Raghavendra Kamath, Financial Express

June 29, 2023

Zara, touted as “Fast Fashion Queen”, has achieved a unique feat in India. The Spanish brand has been growing its revenues without opening any new stores.

The fashion brand, run by a joint venture between Tata-owned Trent and Spain’s retail group Inditex, posted a 40.7% growth in its revenues to Rs 2553.8 crore in FY23. The catch is that while many retailers/brands garner sales from opening new stores, Zara did not open any store but closed one during FY23.

In FY21 and FY22, its store count remained constant at 21 but its revenue grew 61.2% in FY22. Zara’s revenues grew at a 15.5 % CAGR in the last five years.

“Zara did not foray into any new city and closed one store. That said, it saw an exceptional performance on store productivity (83% higher than FY19). The increase in revenues lead to highest ever Ebitda margins at 16.3%,” said Nuvama Institutional Equities in a recent report.

The contribution in productivity includes contribution from online and also increase in store sizes, the brokerage said.

A mail sent to Inditex did not elicit any response. Trent executives could not be contacted.
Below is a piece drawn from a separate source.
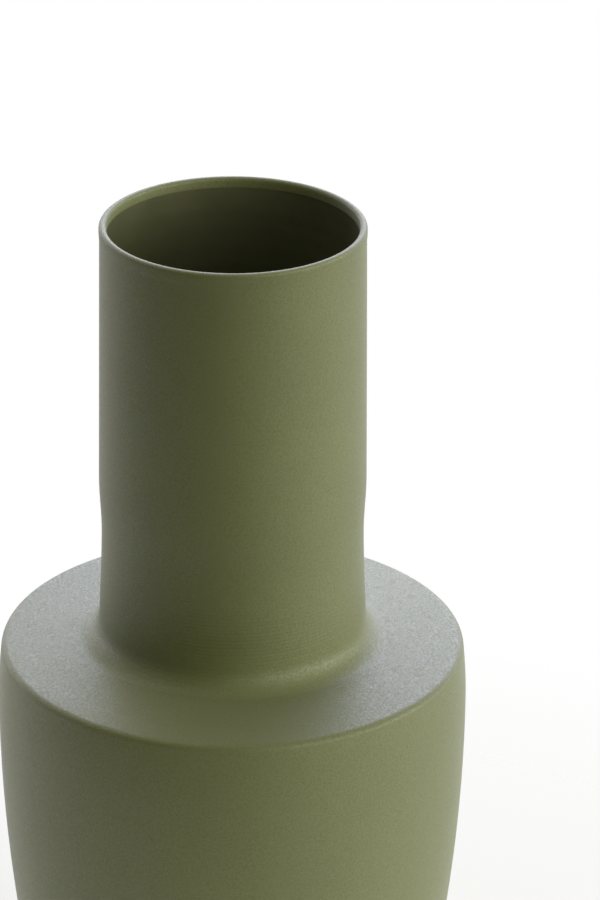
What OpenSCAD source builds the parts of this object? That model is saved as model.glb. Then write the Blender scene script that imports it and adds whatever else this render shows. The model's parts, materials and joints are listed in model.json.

Experts attribute Zara’s success to increase in customer spends and improved offerings by the brand.

“The customer base they are targeting has grown and their merchandise mix has become sharper,” said Devangshu Dutta, chief executive officer at Third Eyesight, a retail consultant.

Dutta said when a retailer opens stores, it would immediately boost sales, but to maintain sales momentum, one has to have “right merchandise at right price and have stores at right locations”.

Zara is known to churn its designs and styles very fast, and target young customers. In its Indian venture also, its parent Inditex controls merchandise mix and so on.

“The said entities (Zara and Massimo Dutti) are obliged to source merchandise only from the Inditex Group. Also, the choice of product & related specifications are at the latter’s discretion. Further, the entities are dependent on Inditex for permissions to use the said brands in India subject to its terms & specifications,” Trent said in its FY23 annual report.

Zara is also focusing on opening in select locations, a reason it could not open more stores in the country, experts said.

“The incremental store openings for Zara continue to be calibrated with focus on presence only in very high-quality retail spaces,” Trent said.

Susil Dungarwal, founder at Beyond Squarefeet, a mall management firm, said that propensity to spend has gone up among Indian shoppers after the pandemic and Zara being a renowned global brand with its stylish merchandise seems to be have been the beneficiary of the trend.

“They understand customers very well and brought products which are liked by Indian shoppers in terms of looks, styles and so on,” Dungarwal said.

Zara is a case study for Indian brands as to how to run a retail business successfully, he said.